Retirar o objeto do seu invólucro, destruir sua aura, é a característica de uma forma de percepção cuja capacidade de captar "o semelhante no mundo" é tão aguda, que graças à reprodução ela consegue captá-lo até no fenômeno único.

Walter Benjamin

No ano em que Caetano Veloso faz 60 anos, não seria justo negar a importância decisiva de sua obra fonográfica à legitimação daquilo a que ele se referiu, ainda em meados da década de 1960, como sendo a "linha evolutiva" da MPB. Esse conceito, expresso pelo compositor, em 1966, em entrevista à Revista Civilização Brasileira, remete à Bossa Nova como referência moderna nessa "linha" na medida em que, rompendo com o tradicionalismo, esse movimento legitima e revitaliza a MPB, dando continuidade à sua tradição. Tal é o pressuposto do comentário feito por Augusto de Campos, em 1967, em artigo intitulado "O passo a frente de Caetano Veloso e Gilberto Gil", em que avalia a intervenção dos dois compositores tropicalistas no cenário da MPB naquela década:

(...) foi justamente por não temer as influências e por ter tido a coragem de atualizar a nossa música com a assimilação das conquistas do jazz, até então a mais moderna música popular do Ocidente, que a bossa-nova deu a virada sensacional na música brasileira, fazendo com que ela passasse, logo mais, de influenciada a influenciadora do jazz, conseguindo que o Brasil passasse a exportar para o mundo produtos acabados e não mais matéria-prima musical (ritmos exóticos), "macumba para turistas", segundo a expressão de Oswald de Andrade (CAMPOS, 1993: 143).

Vista sob esse ângulo, a Bossa Nova representa um equivalente musical pop de uma determinada face do modernismo brasileiro, na medida em que encarna, musicalmente, o princípio antropofágico oswaldiano da superação das barreiras entre o nacional e o internacional, entre o periférico e o cosmopolita (1). Ou seja, a fusão do samba com o jazz ou a apropriação transformadora do modelo cosmopolita pelo periférico, e a conseqüente transformação do ritmo periférico em estilo internacional padrão, teria conferido à Bossa Nova o status da modernidade. Com tal gesto crítico e funcional, de ruptura e afirmação, Tom e João se inscrevem na "linha evolutiva" da MPB. Com essa atitude dissonante, a Bossa Nova teria, ao mesmo tempo, colocado em xeque e reativado a tradição musical brasileira iniciada, oficialmente, com a gravação comercial do samba "Pelo telefone". Só dessa forma, reinscrevendo o elemento nacional nesses termos, compositor e interprete teriam se tornado referência internacional, e, a Bossa Nova, conquistado lugar decisivo na "linha evolutiva" da MPB. É nesse sentido que parece se encaminhar o comentário de Caetano Veloso, feito na entrevista acima mencionada, a que se reporta Augusto de Campos em artigo de 1967 (CAMPOS,1993). Nesse comentário, é significativo o fato de Caetano se referir a uma certa "organicidade" como parâmetro ao julgamento crítico e à criação:

Numa entrevista de Caetano Veloso para a Revista Civilização Brasileira, nº 7 (maio 66), descobri o que me pareceu ser a mais lúcida autocrítica da música popular brasileira, naquele impasse: "Só a retomada da linha evolutiva (...) pode nos dar uma organicidade para selecionar e ter um julgamento de criação. (CAMPOS, 1993: 123)

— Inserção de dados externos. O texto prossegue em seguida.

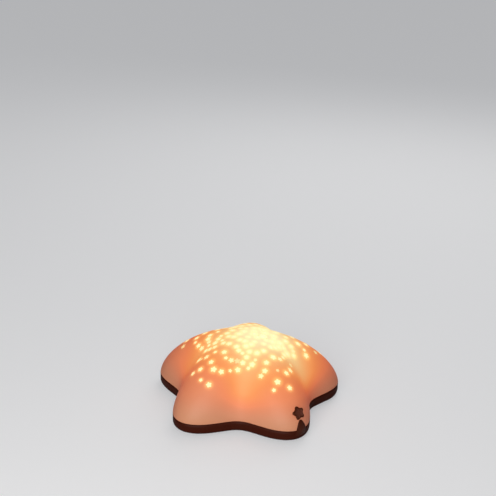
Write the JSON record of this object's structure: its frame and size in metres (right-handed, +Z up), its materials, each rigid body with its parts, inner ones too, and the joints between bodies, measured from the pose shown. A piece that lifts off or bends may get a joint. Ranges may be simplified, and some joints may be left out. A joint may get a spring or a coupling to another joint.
{
  "type": "star night light projector",
  "caption": "Battery night light whose domed star-shaped shell with small star windows projects stars, with a star push button on an arm and a hinged battery cover underneath.",
  "frame": {"origin": "centre of the footprint on the plane under the rubber feet", "axes": "+Z up; -Y is the front, where the valley between two arms faces the viewer; +X to the right"},
  "size_m": [0.2005, 0.1932, 0.0785],
  "materials": {
    "shell_plastic": "satin translucent shell, lit from inside",
    "case_plastic": "dark brown, fine moulded grain",
    "button_plastic": "dark brown with a lighter dished centre",
    "foot_rubber": "matt",
    "white_plastic": "matt white",
    "clear_plastic": "clear moulded resin",
    "black_plastic": "matt black",
    "board_laminate": "green solder mask",
    "cell_jacket": "plain dark sleeve",
    "spring_steel": "nickel plated",
    "screw_steel": "zinc plated",
    "wire_jacket": "smooth",
    "wire_jacket_red": "smooth"
  },
  "bodies": {
    "lamp": {"battery_1": "cell_jacket", "battery_2": "cell_jacket", "battery_3": "cell_jacket", "battery_lead_minus": "wire_jacket", "battery_lead_plus": "wire_jacket_red", "board_screws": "screw_steel", "bracket_screws": "screw_steel", "case_screws": "screw_steel", "circuit_board": "board_laminate", "contact_spring_1": "spring_steel", "contact_spring_2": "spring_steel", "contact_spring_3": "spring_steel", "controller_chip": "black_plastic", "deck_screws": "screw_steel", "electrolytic_capacitor": "black_plastic", "led_holder": "white_plastic", "lens_dome": "clear_plastic", "link_plate_left": "spring_steel", "link_plate_right": "spring_steel", "lower_case": "case_plastic", "reflector_deck": "white_plastic", "rubber_foot_1": "foot_rubber", "rubber_foot_2": "foot_rubber", "rubber_foot_3": "foot_rubber", "rubber_foot_4": "foot_rubber", "rubber_foot_5": "foot_rubber", "smd_parts": "black_plastic", "star_led": "clear_plastic", "star_shell": "shell_plastic", "switch_board": "board_laminate", "switch_bracket": "white_plastic", "switch_lead": "wire_jacket", "tact_switch": "black_plastic", "terminal_plate_left": "spring_steel", "terminal_plate_right": "spring_steel"},
    "button": {"star_button": "button_plastic", "switch_plunger": "black_plastic"},
    "cover": {"battery_cover": "case_plastic", "cover_screw": "screw_steel"}
  },
  "joints": [
    {"name": "button_press", "type": "slide", "parent": "lamp", "child": "button", "axis": [-0.601, 0.5916, -0.5375], "range_m": [0, 0.001], "stiffness_N_per_m": 1000, "springref_m": -0.0005},
    {"name": "cover_hinge", "type": "hinge", "parent": "lamp", "child": "cover", "pos_m": [0, 0.01923, 0.003], "axis": [1, 0, 0], "range_deg": [0, 75]}
  ]
}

No caso, o articulista, no calor dos acontecimentos que antecederam à Tropicália, alude ao impasse produzido em um momento "pós-protesto", em que, de acordo com seu julgamento, dominava, nos festivais, certo saudosismo inoperante, e instituia-se a cruzada inócua dos "puristas do samba" contra o iê-iê-iê:

A Banda e Disparada passariam e deixariam tudo no seu lugar, como estava: Chico, por certo, um grande compositor (já o era antes), e a jovem guarda com seu prestígio inalterado. Impossível fazer o novo com o velho. Pois o novo ainda era Tom & João. (CAMPOS, 1993: 123)

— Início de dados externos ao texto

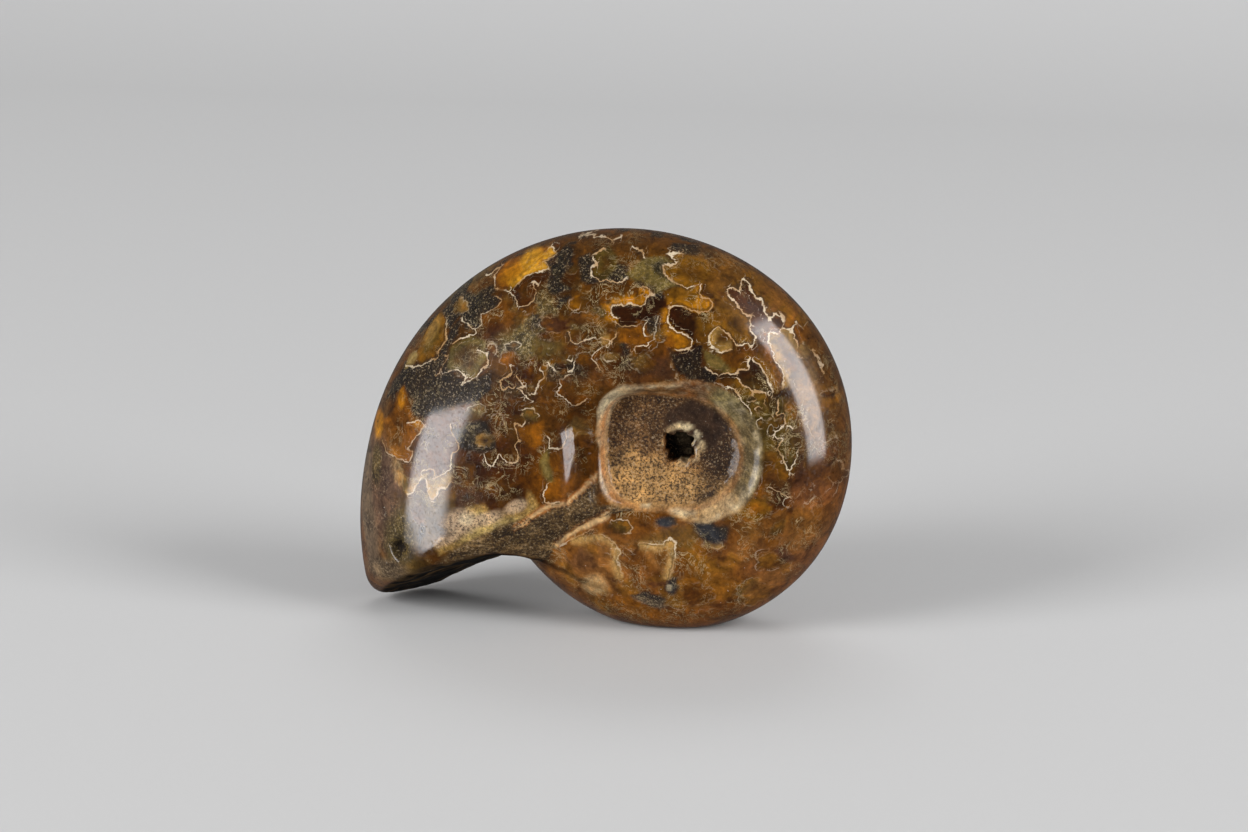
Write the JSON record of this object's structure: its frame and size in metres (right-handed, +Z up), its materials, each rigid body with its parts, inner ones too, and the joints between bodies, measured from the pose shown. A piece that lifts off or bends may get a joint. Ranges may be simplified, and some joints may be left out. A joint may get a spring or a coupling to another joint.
{
  "type": "ammonite fossil",
  "caption": "Polished coiled ammonite fossil in one piece, with a sediment-filled navel on each side and a ground mouth, standing on its edge as an ornament.",
  "frame": {"origin": "centre of the footprint box, on the plane the stone stands on", "axes": "+X along the length, away from the mouth; +Y through the thickness, away from the pictured flank; +Z up"},
  "size_m": [0.048, 0.0174, 0.0382],
  "materials": {
    "fossil_stone": "polished amber-brown calcite and dark matrix with cream suture lines"
  },
  "bodies": {
    "root": {"ammonite_fossil": "fossil_stone"}
  },
  "joints": []
}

Quando fala, na entrevista, em "organicidade", Caetano Veloso revela uma consciência prévia do que sua intervenção representava naquele impasse. Em tom de autocrítica, Caetano assumia, naquele momento, um papel decisivo à retomada por ele defendida, reconhecendo a necessidade dessa retomada à legitimação de sua proposta artística. Vale ressaltar que, a partir de tal depoimento, o compositor revela, talvez, intuitivamente, uma postura muito bem definida quanto à MPB; uma atitude crítica e, por que não dizer, culta, que, desde já, operava essa legitimação. As palavras de Caetano publicadas em 1966, antes, portanto, do lançamento de seu primeiro disco solo (2), evidenciam que, a ele, desde a sua estréia no panorama artístico e cultural brasileiro, interessava, antes de mais nada, posicionar-se afirmativamente no cenário artístico-musical brasileiro de onde ele agora passava a falar. A MPB era a casa a que, atualizando o gesto realizado pela Bossa Nova e indo além deste, ele deveria retornar trazendo consigo guitarras, recursos cinematográficos, arranjos da vanguarda erudita, arte pop e conquistas da era eletrônica. Desse modo, Caetano e o grupo de artistas que, pouco depois, assumiram o Tropicalismo, puderam ampliar os efeitos dissonantes da Bossa Nova, à medida em que os incluia em uma nova ordem (3). Reatualizando, em princípio, intuitivamente, a proposta oswaldiana, Caetano e seu grupo distendiam a base a partir da qual operariam a síntese antropofágica, superando o impasse entre o tradicionalismo e o iê-iê-iê (4). Diante da constatação do papel hegemônico da indústria cultural na nova ordem do mundo, elegeram como objeto de reflexão e referência à criação os produtos desta, como observamos nesta fala do artista, publicada em 1968:

Acredito que a necessidade de comunicação com as grandes massas seja responsável, ela mesma, por inovações musicais. O rádio, a TV, o disco, criaram, sem dúvida, uma nova música: impondo-se como novos meios técnicos para a produção de música, nascidos por e para um processo novo de comunicação, exigiram, possibilitaram novas expressões. Esse novo processo de comunicação é presa de um esquema maior ( as leis estéticas que comandam a produção musical em rádio, disco e TV nascem de necessidades comerciais, respeitos oficiais-estatais, compromissos morais etc. etc.) que representa, muitas vezes, um entrave à inovação (inovar, no sentido de ampliar o campo do conhecimento através de uma forma de arte). Livre do patrocinador, do censor, do compromisso com a mediocridade das massas, o "pesquisador puro" é que irá dar saltos ousados; não sem risco, entretanto, de cair no vazio. (CAMPOS, 1993: 199-200) (5)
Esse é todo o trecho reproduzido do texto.